# TASK BRIEF
Return the full material exactly.

# DATA FOR PROCESSING
++++++++++

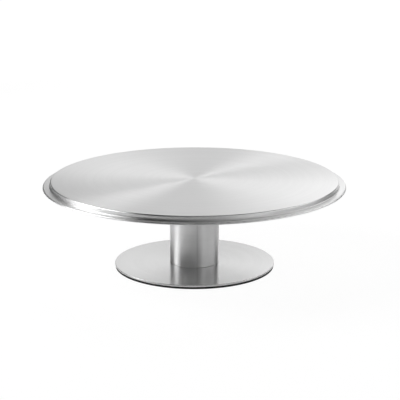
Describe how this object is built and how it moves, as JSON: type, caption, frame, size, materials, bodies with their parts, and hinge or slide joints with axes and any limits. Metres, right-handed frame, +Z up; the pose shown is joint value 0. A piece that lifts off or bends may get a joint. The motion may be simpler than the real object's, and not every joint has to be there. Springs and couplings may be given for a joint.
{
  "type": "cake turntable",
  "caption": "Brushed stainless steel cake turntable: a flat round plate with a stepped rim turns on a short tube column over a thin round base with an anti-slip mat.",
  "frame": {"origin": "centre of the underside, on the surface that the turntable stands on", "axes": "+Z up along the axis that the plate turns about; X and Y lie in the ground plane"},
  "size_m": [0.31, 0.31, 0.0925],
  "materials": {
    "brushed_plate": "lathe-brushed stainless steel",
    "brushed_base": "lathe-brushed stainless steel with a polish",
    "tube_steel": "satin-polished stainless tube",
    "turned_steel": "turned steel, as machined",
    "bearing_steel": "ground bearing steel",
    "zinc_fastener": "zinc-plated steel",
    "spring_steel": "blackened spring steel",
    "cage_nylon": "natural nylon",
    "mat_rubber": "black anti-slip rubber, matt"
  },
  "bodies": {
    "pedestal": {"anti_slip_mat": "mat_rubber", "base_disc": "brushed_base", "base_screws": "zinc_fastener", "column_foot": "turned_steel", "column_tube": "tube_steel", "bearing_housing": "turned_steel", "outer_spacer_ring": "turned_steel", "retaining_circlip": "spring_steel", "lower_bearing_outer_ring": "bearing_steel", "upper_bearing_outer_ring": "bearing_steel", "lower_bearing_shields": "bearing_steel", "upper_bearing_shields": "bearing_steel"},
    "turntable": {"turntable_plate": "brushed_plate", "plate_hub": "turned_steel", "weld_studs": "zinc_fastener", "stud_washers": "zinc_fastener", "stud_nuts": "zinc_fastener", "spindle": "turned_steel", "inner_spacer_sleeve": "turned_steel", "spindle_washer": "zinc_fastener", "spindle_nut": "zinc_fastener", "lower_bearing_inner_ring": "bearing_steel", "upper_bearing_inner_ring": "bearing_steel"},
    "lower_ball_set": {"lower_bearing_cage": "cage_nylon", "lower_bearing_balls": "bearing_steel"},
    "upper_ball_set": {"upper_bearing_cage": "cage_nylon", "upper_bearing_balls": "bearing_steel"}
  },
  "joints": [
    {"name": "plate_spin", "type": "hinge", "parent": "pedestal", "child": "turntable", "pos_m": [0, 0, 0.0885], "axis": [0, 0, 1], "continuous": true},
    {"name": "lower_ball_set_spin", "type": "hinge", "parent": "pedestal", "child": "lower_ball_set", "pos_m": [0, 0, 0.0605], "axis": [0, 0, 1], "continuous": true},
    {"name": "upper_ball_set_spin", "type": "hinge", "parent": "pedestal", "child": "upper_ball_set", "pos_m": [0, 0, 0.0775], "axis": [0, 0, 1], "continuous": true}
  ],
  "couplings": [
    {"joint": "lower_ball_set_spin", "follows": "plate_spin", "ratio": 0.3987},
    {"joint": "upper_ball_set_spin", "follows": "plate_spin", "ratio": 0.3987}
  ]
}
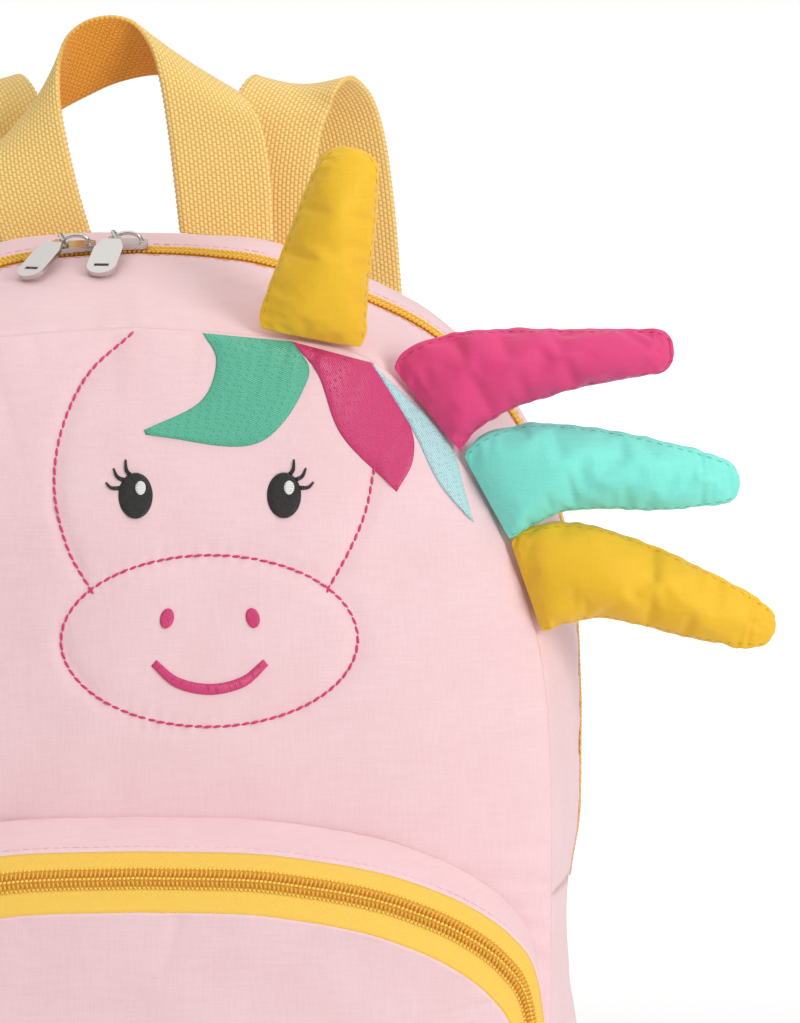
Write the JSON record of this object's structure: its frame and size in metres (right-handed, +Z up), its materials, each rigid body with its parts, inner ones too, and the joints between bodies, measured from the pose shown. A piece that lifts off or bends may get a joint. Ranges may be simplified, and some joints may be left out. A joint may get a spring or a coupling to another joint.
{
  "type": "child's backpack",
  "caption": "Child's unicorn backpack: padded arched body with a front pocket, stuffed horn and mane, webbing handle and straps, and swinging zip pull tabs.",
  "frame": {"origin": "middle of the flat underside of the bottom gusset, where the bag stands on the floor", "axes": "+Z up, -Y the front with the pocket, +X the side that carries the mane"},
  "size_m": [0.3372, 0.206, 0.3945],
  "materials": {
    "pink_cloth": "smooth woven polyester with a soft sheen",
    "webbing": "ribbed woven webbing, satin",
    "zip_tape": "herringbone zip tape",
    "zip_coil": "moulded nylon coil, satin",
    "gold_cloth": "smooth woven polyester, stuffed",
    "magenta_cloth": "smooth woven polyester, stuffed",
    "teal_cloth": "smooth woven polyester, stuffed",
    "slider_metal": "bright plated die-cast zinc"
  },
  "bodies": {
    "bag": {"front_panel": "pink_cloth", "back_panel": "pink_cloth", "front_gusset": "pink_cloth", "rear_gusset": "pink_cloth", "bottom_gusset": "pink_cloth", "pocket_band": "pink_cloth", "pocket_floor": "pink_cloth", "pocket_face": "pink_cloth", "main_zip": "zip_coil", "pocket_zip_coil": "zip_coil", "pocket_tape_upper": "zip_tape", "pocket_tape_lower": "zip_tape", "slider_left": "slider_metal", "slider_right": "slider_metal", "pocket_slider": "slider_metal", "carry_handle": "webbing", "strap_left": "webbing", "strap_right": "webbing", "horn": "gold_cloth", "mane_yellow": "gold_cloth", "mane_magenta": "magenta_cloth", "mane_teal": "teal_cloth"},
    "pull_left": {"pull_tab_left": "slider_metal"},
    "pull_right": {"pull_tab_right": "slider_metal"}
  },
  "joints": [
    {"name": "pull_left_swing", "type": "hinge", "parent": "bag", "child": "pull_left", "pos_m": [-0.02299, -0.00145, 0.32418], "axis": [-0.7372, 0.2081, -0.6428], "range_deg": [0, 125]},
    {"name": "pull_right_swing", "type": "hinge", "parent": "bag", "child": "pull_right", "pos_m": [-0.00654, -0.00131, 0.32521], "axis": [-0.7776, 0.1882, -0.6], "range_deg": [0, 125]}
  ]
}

++++++++++

# OUTPUT FOR THIS TASK
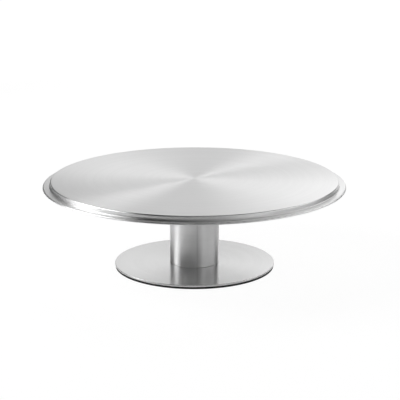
Describe how this object is built and how it moves, as JSON: type, caption, frame, size, materials, bodies with their parts, and hinge or slide joints with axes and any limits. Metres, right-handed frame, +Z up; the pose shown is joint value 0. A piece that lifts off or bends may get a joint. The motion may be simpler than the real object's, and not every joint has to be there. Springs and couplings may be given for a joint.
{
  "type": "cake turntable",
  "caption": "Brushed stainless steel cake turntable: a flat round plate with a stepped rim turns on a short tube column over a thin round base with an anti-slip mat.",
  "frame": {"origin": "centre of the underside, on the surface that the turntable stands on", "axes": "+Z up along the axis that the plate turns about; X and Y lie in the ground plane"},
  "size_m": [0.31, 0.31, 0.0925],
  "materials": {
    "brushed_plate": "lathe-brushed stainless steel",
    "brushed_base": "lathe-brushed stainless steel with a polish",
    "tube_steel": "satin-polished stainless tube",
    "turned_steel": "turned steel, as machined",
    "bearing_steel": "ground bearing steel",
    "zinc_fastener": "zinc-plated steel",
    "spring_steel": "blackened spring steel",
    "cage_nylon": "natural nylon",
    "mat_rubber": "black anti-slip rubber, matt"
  },
  "bodies": {
    "pedestal": {"anti_slip_mat": "mat_rubber", "base_disc": "brushed_base", "base_screws": "zinc_fastener", "column_foot": "turned_steel", "column_tube": "tube_steel", "bearing_housing": "turned_steel", "outer_spacer_ring": "turned_steel", "retaining_circlip": "spring_steel", "lower_bearing_outer_ring": "bearing_steel", "upper_bearing_outer_ring": "bearing_steel", "lower_bearing_shields": "bearing_steel", "upper_bearing_shields": "bearing_steel"},
    "turntable": {"turntable_plate": "brushed_plate", "plate_hub": "turned_steel", "weld_studs": "zinc_fastener", "stud_washers": "zinc_fastener", "stud_nuts": "zinc_fastener", "spindle": "turned_steel", "inner_spacer_sleeve": "turned_steel", "spindle_washer": "zinc_fastener", "spindle_nut": "zinc_fastener", "lower_bearing_inner_ring": "bearing_steel", "upper_bearing_inner_ring": "bearing_steel"},
    "lower_ball_set": {"lower_bearing_cage": "cage_nylon", "lower_bearing_balls": "bearing_steel"},
    "upper_ball_set": {"upper_bearing_cage": "cage_nylon", "upper_bearing_balls": "bearing_steel"}
  },
  "joints": [
    {"name": "plate_spin", "type": "hinge", "parent": "pedestal", "child": "turntable", "pos_m": [0, 0, 0.0885], "axis": [0, 0, 1], "continuous": true},
    {"name": "lower_ball_set_spin", "type": "hinge", "parent": "pedestal", "child": "lower_ball_set", "pos_m": [0, 0, 0.0605], "axis": [0, 0, 1], "continuous": true},
    {"name": "upper_ball_set_spin", "type": "hinge", "parent": "pedestal", "child": "upper_ball_set", "pos_m": [0, 0, 0.0775], "axis": [0, 0, 1], "continuous": true}
  ],
  "couplings": [
    {"joint": "lower_ball_set_spin", "follows": "plate_spin", "ratio": 0.3987},
    {"joint": "upper_ball_set_spin", "follows": "plate_spin", "ratio": 0.3987}
  ]
}
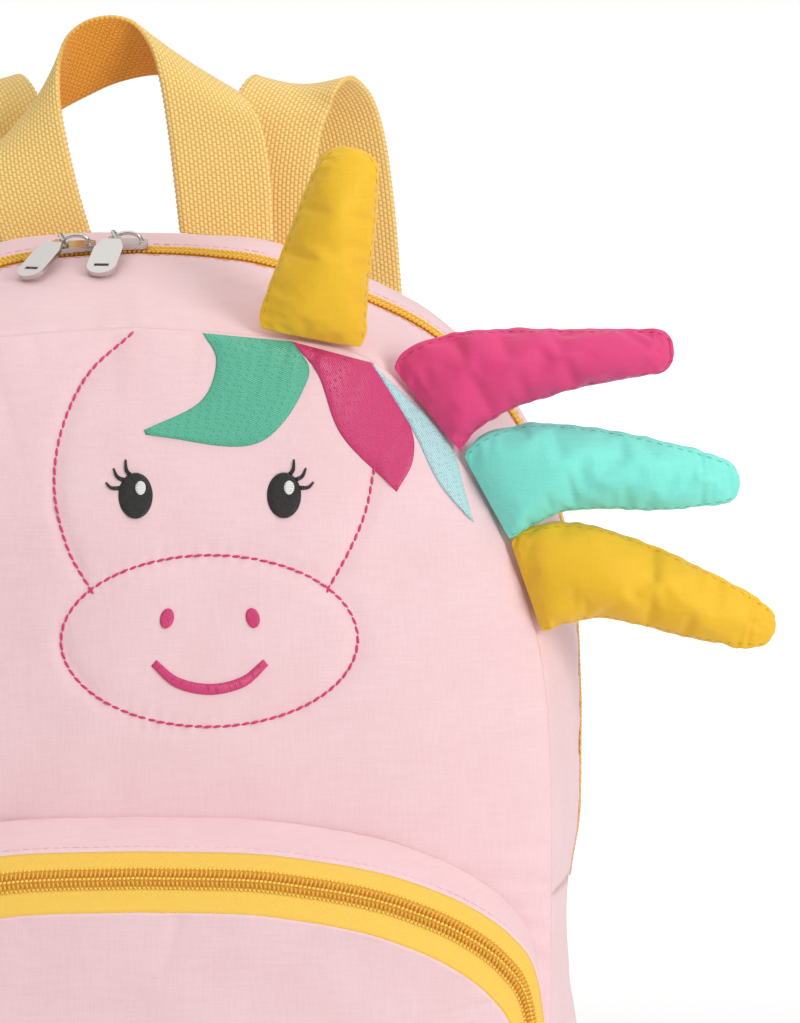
Write the JSON record of this object's structure: its frame and size in metres (right-handed, +Z up), its materials, each rigid body with its parts, inner ones too, and the joints between bodies, measured from the pose shown. A piece that lifts off or bends may get a joint. Ranges may be simplified, and some joints may be left out. A joint may get a spring or a coupling to another joint.
{
  "type": "child's backpack",
  "caption": "Child's unicorn backpack: padded arched body with a front pocket, stuffed horn and mane, webbing handle and straps, and swinging zip pull tabs.",
  "frame": {"origin": "middle of the flat underside of the bottom gusset, where the bag stands on the floor", "axes": "+Z up, -Y the front with the pocket, +X the side that carries the mane"},
  "size_m": [0.3372, 0.206, 0.3945],
  "materials": {
    "pink_cloth": "smooth woven polyester with a soft sheen",
    "webbing": "ribbed woven webbing, satin",
    "zip_tape": "herringbone zip tape",
    "zip_coil": "moulded nylon coil, satin",
    "gold_cloth": "smooth woven polyester, stuffed",
    "magenta_cloth": "smooth woven polyester, stuffed",
    "teal_cloth": "smooth woven polyester, stuffed",
    "slider_metal": "bright plated die-cast zinc"
  },
  "bodies": {
    "bag": {"front_panel": "pink_cloth", "back_panel": "pink_cloth", "front_gusset": "pink_cloth", "rear_gusset": "pink_cloth", "bottom_gusset": "pink_cloth", "pocket_band": "pink_cloth", "pocket_floor": "pink_cloth", "pocket_face": "pink_cloth", "main_zip": "zip_coil", "pocket_zip_coil": "zip_coil", "pocket_tape_upper": "zip_tape", "pocket_tape_lower": "zip_tape", "slider_left": "slider_metal", "slider_right": "slider_metal", "pocket_slider": "slider_metal", "carry_handle": "webbing", "strap_left": "webbing", "strap_right": "webbing", "horn": "gold_cloth", "mane_yellow": "gold_cloth", "mane_magenta": "magenta_cloth", "mane_teal": "teal_cloth"},
    "pull_left": {"pull_tab_left": "slider_metal"},
    "pull_right": {"pull_tab_right": "slider_metal"}
  },
  "joints": [
    {"name": "pull_left_swing", "type": "hinge", "parent": "bag", "child": "pull_left", "pos_m": [-0.02299, -0.00145, 0.32418], "axis": [-0.7372, 0.2081, -0.6428], "range_deg": [0, 125]},
    {"name": "pull_right_swing", "type": "hinge", "parent": "bag", "child": "pull_right", "pos_m": [-0.00654, -0.00131, 0.32521], "axis": [-0.7776, 0.1882, -0.6], "range_deg": [0, 125]}
  ]
}